En lieu et place du Royal Mansour Méridien, 23 étages à l’architecture moderniste surplombent avec splendeur le quartier Art déco de Casa la blanche. Renaissance d’un mythe.
Texte Anne-Marie Cattelain-Le Dû
Dès son ouverture en 1953, le premier cinq-étoiles de Casablanca devient le rendez-vous privilégié tout autant de la monarchie marocaine, des jeunes et moins jeunes Casablancais fortunés, que des stars et des hommes d’affaires internationaux. Un hôtel hédoniste, épicurien, élégant, dont les 205 chambres et suites sont prises d’assaut. En rachetant le Méridien El Mansour – « Le Victorieux » –, l’idée première de la Compagnie des grands hôtels d’Afrique, dont l’un des actionnaires principaux est le roi Mohammed VI, était de le rafraîchir en le dotant des codes hôteliers contemporains. Hypothèse vite balayée au profit d’un projet plus ambitieux. Fermé en 2015, il est rasé en 2017 après une expertise approfondie. Exit les huit étages d’origine imaginés par Émile-Jean Duhon, l’architecte du roi Mohammed V. Débute alors un chantier d’envergure mobilisant quelque mille ouvriers et pléthore d’artisans pendant huit ans. Les cabinets d’architecture Patrick Génard Asociados de Barcelone et Karim Chakor de Rabat orchestrent les travaux, tandis qu’Axe International soigne les décors et que, comme chez le grand frère marrakchi, le paysagiste Luis Vellejo dessine les espaces verts. Mot d’ordre incontournable, rappelle Jean-Claude Messant, directeur général de Royal Mansour Collection : « Préserver l’héritage historique, intégrer dans l’ensemble des éléments iconiques, utiliser des matières nobles tout en apportant une attention particulière à la durabilité, la responsabilité, la sécurité et la technologie. » Feuille de route respectée à la lettre. En avril dernier, le Royal Mansour Casablanca accueille ses premiers hôtes au cœur du Petit Paris, quartier où s’alignent à touche-touche les immeubles Art déco, dont les façades sculptées cachent la misère. Entre l’enseigne rouge du Café de Paris, la programmation et les affiches du Club Casablanca, l’ancienne médina proche et le port, le nouveau venu donne à voir le passé glorieux tout en s’inscrivant dans le présent. Il joue à 100 % la carte de l’avenir touristique, culturel et économique de la ville baignant ses étonnantes villas au style californien dans l’Atlantique.
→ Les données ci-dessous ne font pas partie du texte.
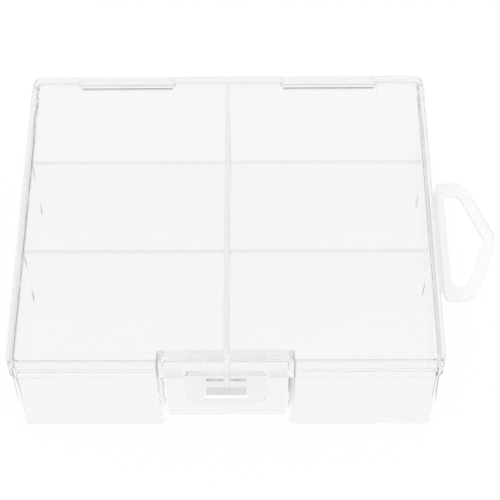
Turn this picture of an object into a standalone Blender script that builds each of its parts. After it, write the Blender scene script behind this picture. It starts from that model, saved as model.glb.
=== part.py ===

Le seuil du Royal Mansour Casablanca franchi, le savoir-faire et le savoir-vivre marocains s’imposent en évidence. La consigne de Jean-Claude Messant est bien passée. L’art moderniste – mobilier, œuvres d’art – triomphe dès le lobby entre les plantes vertes à foison et le paludarium, où évoluent poissons, tortues, salamandres, grenouilles. Et, au gré des étages, le travail du marbre aux couleurs assemblées, celui du bois sculpté en volute, le tombé parfait de la soie brodée, le moelleux des plaids, le souci du détail, du façonnage des dressings au mécanisme pour remonter les montres automatiques, séduisent et réconfortent. Apothéose, le spa, d’une rare élégance, avec côté messieurs l’espace de la Barbière de Paris où, sous la direction de Sarah Hamizi, magicienne, artiste, chaque membre de son équipe est capable, en maîtrisant les poils, d’adoucir un menton trop lourd ou de révéler la profondeur d’un regard égaré sous des sourcils broussailleux. Très palace. Très classe et très début XXe siècle,quand les hommes se souciaient de leur apparence.
Table avec vue
On hésite, impressionnée, mais on se lance, empruntant l’arachnéenne passerelle de verre au 23e et dernier étage pour gagner La Grande Table marocaine de Karim Ben Baba. Une table qui offre le meilleur et le plus authentique de la gastronomie du pays avec, en toile de fond, Casablanca, s’étendant au-delà des minarets jusqu’à l’Atlantique proche, qui charge le vent d’iode. Il faut, à deux, succomber, au déjeuner ou au dîner, au menu dégustation baptisé « Expérience Anfa », à savoir un condensé de saveurs tant marines que champêtres : daurade farcie à la tangéroise, épaule d’agneau confit, couscous aux sept légumes, mousse de lait glacée à la fleur d’oranger, fraises de Dakhla, etc. Histoire de mettre tous ses sens en émoi.